The last story comes 80 years later. Two-thirds of Moses' life passes in these first four chapters. He's married and has a child. He's received God's call to confront Pharaoh and is turning to obey. Moses will go back to Egypt. But then we see this wild story. The Lord prepares to kill Moses, right after calling him. Moses' wife, Zipporah, realizes what is happening and acts swiftly. She circumcises their son, an important religious ritual that Moses had avoided, possibly because giving that mark of Hebrew belonging to his son would bring back to him memories of his own experience of rejection. At the last minute, Zipporah saved Moses' life.

Before Moses confronts Pharaoh, his life is saved 4 times by women.

It's easy, when jumping into the epic stories of Scripture, to skip over details like these and characters like these. Spending large chunks of time in these passages gives our eyes time to adjust to the new light, to see with more clarity the amazing things that are happening.

Why do you think Exodus starts with 4 stories of women's bravery and wisdom?

Long-Time Passages

Throughout my life, I've had Scripture passages that have just seemed to stick with me and follow me for years. Ephesians. Jonah. Stories in Luke's gospel. They pop up over and over again, whether I'm looking to study them or not.

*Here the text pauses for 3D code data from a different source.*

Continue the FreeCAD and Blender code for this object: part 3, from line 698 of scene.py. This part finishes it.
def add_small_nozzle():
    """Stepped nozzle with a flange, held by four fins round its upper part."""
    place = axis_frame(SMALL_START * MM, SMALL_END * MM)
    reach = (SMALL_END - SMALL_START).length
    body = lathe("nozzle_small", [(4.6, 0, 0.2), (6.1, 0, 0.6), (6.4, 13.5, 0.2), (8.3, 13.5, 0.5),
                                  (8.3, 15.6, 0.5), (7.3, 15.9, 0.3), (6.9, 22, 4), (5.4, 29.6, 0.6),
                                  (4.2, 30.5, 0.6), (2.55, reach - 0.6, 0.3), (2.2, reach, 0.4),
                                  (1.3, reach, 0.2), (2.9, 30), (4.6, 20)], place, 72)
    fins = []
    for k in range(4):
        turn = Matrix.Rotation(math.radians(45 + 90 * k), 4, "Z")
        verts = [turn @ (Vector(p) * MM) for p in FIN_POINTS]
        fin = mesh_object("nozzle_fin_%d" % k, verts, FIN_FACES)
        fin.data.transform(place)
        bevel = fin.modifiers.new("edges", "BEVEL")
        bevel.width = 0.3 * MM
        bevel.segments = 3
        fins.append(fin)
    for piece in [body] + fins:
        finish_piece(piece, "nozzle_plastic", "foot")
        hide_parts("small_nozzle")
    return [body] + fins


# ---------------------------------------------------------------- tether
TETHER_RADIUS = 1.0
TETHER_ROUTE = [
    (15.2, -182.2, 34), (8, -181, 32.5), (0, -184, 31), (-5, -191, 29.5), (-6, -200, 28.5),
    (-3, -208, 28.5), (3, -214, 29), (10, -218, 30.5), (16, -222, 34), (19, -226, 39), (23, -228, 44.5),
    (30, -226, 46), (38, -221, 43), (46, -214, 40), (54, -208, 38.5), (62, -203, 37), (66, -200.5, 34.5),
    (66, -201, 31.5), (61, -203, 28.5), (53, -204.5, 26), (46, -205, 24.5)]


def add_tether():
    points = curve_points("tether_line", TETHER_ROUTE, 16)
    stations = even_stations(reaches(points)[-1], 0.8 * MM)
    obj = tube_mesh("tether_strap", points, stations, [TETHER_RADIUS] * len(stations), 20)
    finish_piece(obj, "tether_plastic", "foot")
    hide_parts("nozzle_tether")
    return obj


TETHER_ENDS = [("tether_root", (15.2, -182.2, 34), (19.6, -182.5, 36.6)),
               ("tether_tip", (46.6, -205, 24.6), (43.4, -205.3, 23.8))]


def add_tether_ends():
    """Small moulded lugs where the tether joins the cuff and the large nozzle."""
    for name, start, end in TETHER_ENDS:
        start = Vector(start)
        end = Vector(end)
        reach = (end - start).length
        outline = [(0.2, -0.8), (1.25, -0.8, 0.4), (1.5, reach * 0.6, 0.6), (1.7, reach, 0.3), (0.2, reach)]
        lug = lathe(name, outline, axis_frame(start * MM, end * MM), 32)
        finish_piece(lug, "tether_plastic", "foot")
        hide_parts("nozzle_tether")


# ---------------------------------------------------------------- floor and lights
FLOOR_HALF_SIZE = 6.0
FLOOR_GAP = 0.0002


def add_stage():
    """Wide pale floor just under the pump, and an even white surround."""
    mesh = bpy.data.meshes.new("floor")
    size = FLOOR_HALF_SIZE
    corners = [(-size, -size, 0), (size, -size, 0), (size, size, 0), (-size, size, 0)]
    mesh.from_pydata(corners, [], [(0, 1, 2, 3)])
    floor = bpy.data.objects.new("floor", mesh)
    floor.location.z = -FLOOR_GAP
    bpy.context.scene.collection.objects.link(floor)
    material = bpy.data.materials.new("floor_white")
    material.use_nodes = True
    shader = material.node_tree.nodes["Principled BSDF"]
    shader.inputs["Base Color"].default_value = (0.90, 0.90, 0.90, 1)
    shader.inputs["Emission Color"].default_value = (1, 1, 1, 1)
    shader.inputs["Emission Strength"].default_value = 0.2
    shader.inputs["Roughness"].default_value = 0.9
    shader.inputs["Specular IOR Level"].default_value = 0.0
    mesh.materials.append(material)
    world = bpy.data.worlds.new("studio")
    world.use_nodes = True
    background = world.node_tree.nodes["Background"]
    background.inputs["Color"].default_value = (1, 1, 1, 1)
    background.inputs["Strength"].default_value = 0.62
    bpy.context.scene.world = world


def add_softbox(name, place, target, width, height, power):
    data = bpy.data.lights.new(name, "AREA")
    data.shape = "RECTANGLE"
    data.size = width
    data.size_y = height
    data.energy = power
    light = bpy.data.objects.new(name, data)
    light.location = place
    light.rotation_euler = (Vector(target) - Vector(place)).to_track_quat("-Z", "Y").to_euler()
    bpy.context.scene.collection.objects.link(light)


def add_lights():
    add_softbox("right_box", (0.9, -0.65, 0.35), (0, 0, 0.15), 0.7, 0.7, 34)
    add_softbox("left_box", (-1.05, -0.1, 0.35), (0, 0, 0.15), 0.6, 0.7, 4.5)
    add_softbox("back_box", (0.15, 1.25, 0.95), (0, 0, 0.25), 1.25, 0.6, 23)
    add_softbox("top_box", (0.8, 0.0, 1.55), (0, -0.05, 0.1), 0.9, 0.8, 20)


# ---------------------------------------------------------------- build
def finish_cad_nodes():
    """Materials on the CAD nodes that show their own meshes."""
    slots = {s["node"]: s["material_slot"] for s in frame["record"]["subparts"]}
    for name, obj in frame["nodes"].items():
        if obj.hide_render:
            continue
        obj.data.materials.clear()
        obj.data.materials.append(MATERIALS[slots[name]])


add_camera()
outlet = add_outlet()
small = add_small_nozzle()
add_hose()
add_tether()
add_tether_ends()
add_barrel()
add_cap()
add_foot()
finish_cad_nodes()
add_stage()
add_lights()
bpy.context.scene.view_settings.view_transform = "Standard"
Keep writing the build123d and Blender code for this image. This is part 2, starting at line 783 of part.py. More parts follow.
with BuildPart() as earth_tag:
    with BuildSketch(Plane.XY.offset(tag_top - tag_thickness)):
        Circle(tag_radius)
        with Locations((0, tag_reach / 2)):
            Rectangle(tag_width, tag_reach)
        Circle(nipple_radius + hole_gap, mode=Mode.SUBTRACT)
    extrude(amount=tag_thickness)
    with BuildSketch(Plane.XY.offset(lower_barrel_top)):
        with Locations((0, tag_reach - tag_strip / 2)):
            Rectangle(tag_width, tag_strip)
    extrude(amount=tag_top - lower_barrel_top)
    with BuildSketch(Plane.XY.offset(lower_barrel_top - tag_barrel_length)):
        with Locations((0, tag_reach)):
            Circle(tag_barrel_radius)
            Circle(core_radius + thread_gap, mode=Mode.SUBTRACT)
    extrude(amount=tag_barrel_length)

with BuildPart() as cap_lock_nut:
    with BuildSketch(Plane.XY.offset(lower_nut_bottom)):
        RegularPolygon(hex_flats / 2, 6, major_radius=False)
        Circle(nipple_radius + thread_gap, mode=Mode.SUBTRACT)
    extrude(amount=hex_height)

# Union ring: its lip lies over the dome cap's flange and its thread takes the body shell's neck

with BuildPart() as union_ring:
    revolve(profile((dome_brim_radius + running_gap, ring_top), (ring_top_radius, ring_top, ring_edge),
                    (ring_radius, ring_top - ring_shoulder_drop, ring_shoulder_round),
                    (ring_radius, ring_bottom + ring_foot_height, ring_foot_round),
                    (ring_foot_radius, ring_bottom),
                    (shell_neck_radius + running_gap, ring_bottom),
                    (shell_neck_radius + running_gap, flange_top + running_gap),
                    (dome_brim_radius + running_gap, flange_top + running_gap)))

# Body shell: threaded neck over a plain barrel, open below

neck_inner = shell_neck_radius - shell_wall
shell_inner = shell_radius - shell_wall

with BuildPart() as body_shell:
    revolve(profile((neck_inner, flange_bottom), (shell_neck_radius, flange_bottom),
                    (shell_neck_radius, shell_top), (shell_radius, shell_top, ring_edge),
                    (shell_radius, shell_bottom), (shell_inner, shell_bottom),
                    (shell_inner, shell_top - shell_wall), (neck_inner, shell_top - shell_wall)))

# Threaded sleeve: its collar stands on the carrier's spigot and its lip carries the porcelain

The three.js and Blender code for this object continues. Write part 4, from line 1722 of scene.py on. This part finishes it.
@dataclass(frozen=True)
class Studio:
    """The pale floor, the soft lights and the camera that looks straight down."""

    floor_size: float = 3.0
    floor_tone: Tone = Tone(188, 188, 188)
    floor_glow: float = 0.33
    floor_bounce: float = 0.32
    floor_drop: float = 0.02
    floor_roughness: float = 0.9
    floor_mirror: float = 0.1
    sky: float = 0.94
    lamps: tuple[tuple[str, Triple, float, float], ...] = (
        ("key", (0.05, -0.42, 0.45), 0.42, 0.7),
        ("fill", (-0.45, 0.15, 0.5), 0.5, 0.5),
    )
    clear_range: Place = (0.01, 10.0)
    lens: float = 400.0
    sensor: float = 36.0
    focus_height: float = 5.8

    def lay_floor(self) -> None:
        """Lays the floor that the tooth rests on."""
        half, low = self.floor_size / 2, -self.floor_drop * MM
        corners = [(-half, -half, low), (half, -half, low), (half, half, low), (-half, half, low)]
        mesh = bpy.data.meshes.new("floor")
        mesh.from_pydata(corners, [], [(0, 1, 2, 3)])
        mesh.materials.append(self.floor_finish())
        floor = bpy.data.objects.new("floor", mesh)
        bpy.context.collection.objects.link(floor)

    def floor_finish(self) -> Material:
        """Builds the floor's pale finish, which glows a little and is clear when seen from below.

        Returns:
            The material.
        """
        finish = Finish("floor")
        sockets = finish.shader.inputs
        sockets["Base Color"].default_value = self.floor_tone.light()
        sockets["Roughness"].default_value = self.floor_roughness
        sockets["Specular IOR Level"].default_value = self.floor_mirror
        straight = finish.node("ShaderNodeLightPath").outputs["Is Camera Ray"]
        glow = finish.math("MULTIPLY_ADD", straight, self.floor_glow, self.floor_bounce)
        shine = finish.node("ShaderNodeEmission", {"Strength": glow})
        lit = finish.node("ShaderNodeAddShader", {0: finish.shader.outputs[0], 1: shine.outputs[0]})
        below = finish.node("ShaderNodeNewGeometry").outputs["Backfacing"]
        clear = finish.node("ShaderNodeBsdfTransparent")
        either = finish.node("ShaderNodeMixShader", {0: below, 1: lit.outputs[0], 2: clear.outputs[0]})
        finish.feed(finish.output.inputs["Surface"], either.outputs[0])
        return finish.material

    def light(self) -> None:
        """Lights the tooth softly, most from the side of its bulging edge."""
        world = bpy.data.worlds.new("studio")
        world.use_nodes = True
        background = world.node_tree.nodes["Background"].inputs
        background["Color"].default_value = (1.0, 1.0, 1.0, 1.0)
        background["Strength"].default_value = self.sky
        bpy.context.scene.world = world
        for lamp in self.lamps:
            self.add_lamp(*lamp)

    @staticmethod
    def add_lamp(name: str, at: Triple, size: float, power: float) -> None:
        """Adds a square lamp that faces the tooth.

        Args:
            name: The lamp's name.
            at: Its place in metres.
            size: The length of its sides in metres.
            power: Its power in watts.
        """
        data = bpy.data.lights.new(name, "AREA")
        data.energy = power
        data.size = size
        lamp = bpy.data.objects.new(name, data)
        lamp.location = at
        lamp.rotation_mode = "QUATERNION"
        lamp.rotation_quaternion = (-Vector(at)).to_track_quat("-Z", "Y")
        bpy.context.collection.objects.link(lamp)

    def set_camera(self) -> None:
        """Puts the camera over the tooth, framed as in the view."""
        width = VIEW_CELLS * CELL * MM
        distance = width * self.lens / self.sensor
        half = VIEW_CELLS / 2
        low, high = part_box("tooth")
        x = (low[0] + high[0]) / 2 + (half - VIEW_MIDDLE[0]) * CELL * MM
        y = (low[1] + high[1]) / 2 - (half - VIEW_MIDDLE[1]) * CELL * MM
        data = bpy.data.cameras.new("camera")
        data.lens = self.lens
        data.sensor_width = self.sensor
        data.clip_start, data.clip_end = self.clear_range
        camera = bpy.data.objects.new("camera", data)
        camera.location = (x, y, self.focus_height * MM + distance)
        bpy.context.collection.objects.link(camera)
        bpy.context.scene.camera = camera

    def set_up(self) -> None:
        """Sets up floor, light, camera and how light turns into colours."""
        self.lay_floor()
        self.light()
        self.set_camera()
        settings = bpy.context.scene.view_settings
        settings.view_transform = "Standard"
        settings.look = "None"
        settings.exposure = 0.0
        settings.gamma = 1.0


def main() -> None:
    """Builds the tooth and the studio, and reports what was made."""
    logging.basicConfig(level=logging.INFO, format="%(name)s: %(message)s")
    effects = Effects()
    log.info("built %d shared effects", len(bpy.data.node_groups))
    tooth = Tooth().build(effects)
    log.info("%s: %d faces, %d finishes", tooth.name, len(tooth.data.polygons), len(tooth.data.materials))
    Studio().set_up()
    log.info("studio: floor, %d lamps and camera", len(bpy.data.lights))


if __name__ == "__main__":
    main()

Recently, I've been getting the feeling like I'm being stalked by Exodus 1-4. I spent a year or so studying it in preparation for the LaFe13 Conference and it's popped back up several times in the 13 months since. In conversations. In references. At work.

Over the next few days, I'll post some snippets of thoughts or insights into that passage. Just a few.

They're meaningful to me and I don't want to forget them, which is a great excuse to write about them.

Do you ever have passages that stick with you - follow you - over the years?